Trump desafiou as normas constitucionais ao tentar minar o processo eleitoral, conduta que se alinha aos critérios autoritários apresentados por Levitsky e Ziblatt. A doutrina de Norberto Bobbio (Teoria da Democracia, 2000) reforça que o respeito às regras é condição indispensável para a legitimidade democrática.
A violação das normas de contenção institucional por Trump encontra eco na obra de Jürgen Habermas (Direito e Democracia, 1997), que enfatiza a importância de um ethos democrático para sustentar as instituições. No caso americano, a doutrina alerta para o risco de líderes eleitos utilizarem a legalidade como ferramenta para fins.
A jurisprudência americana evidencia como ações formalmente legais podem ser utilizadas para fins políticos. No Brasil, Luigi Ferrajoli (Direito e Razão, 2002) discute o fenômeno da legalidade abusiva, alertando para o perigo de manipular normas para enfraquecer direitos fundamentais.
A obra Como as Democracias Morrem destaca a fragilidade dos sistemas democráticos e a importância da vigilância constante na preservação do Estado de Direito. O governo Trump ilustra os riscos associados a líderes populistas, que utilizam ferramentas legais para enfraquecer instituições e subverter normas democráticas.
Como bem pontuou o ministro Luís Roberto Barroso, “a democracia não é autossuficiente; ela depende de um compromisso contínuo com a ordem constitucional”. A partir dessa análise, conclui-se que a defesa da democracia exige o fortalecimento de instituições e o respeito irrestrito às normas formais e informais.
Referências:
BOBBIO, Norberto. Teoria da democracia. São Paulo: Paz e Terra, 2000.

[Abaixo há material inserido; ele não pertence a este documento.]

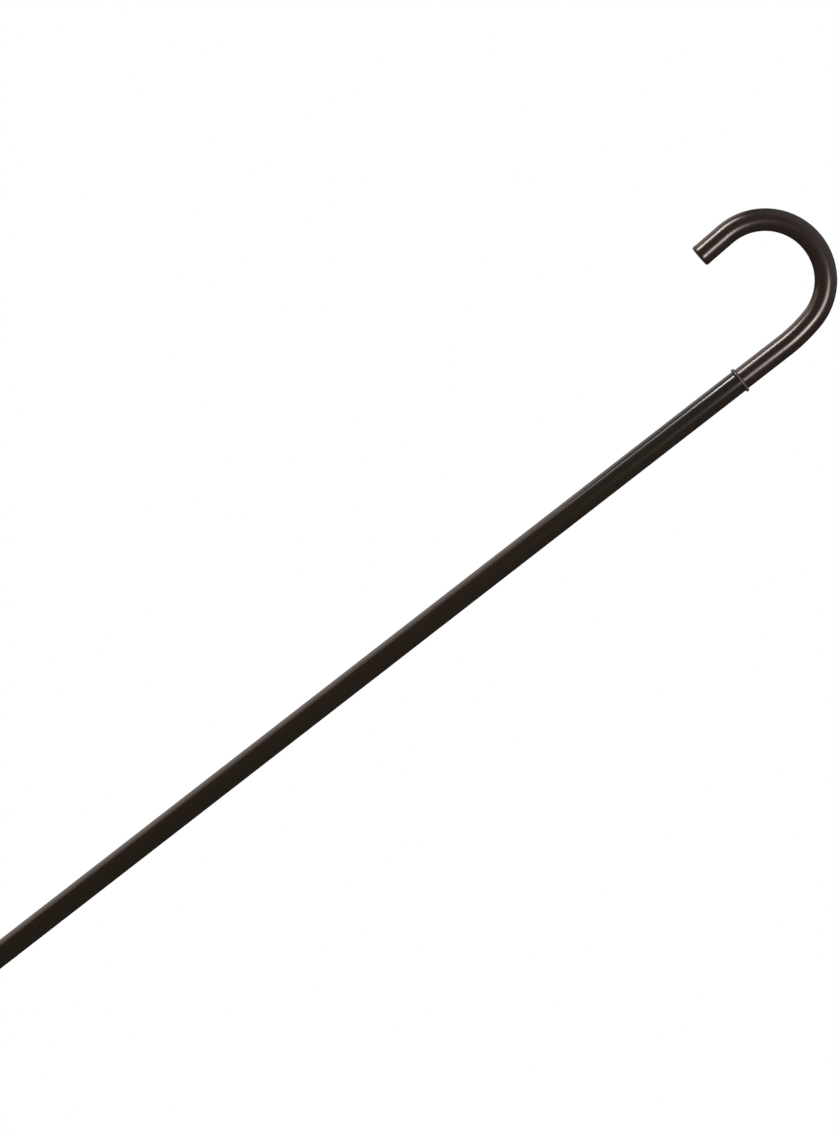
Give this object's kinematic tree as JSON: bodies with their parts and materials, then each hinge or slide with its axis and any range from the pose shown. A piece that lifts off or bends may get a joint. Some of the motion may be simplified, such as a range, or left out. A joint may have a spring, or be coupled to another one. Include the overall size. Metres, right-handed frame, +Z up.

FERRAJOLI, Luigi. Direito e razão: teoria do garantismo penal. São Paulo: RT, 2002.
HABERMAS, Jürgen. Direito e democracia: entre facticidade e validade. Rio de Janeiro: Tempo Brasileiro, 1997.
Levitsky, Steven; Ziblatt, Daniel. Como as democracias morrem. São Paulo: Zahar, 2018.
Trump v. Hawaii, 585 U.S., 2018.
Sierra Club v. Trump, 140 S.Ct. 1, 2020.
Constituição da República Federativa do Brasil de 1988.